> _SUPPLIED INFORMATION_
________________________________________

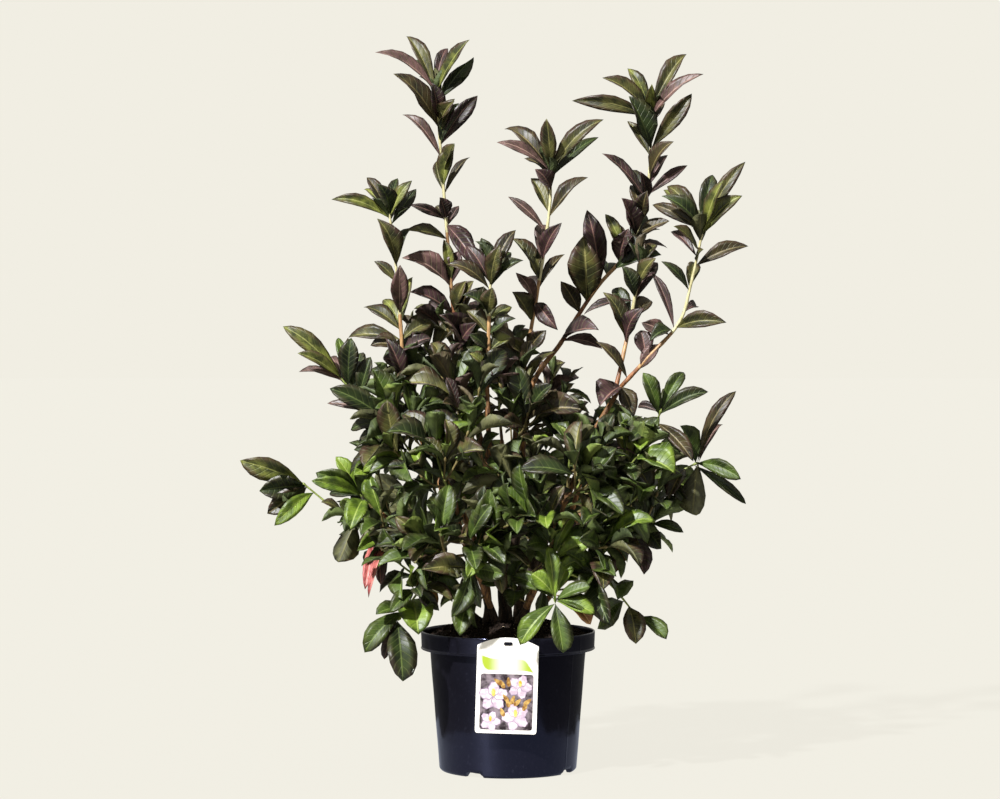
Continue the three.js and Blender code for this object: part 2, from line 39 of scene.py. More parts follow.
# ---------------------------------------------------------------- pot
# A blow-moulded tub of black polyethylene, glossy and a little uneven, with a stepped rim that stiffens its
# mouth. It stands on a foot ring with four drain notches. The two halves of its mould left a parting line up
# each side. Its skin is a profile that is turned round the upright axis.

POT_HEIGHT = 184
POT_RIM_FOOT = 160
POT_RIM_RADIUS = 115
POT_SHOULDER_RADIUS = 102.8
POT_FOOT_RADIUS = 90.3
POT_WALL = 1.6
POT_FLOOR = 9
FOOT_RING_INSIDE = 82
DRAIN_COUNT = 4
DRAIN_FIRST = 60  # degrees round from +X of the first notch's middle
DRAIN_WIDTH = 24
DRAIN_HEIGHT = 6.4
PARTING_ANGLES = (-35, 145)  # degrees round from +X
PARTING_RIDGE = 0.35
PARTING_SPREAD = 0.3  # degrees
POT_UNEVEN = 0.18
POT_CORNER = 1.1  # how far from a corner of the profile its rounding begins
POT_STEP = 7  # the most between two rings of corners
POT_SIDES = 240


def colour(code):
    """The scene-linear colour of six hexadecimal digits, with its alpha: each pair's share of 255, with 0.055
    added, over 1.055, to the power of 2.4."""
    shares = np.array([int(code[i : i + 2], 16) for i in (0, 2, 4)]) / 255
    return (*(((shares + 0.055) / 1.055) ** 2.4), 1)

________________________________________

> _WHAT TO WORK ON_
Only the number is wanted: how many lines of the material contain the word "scene"?

> _TASK ANSWER_
2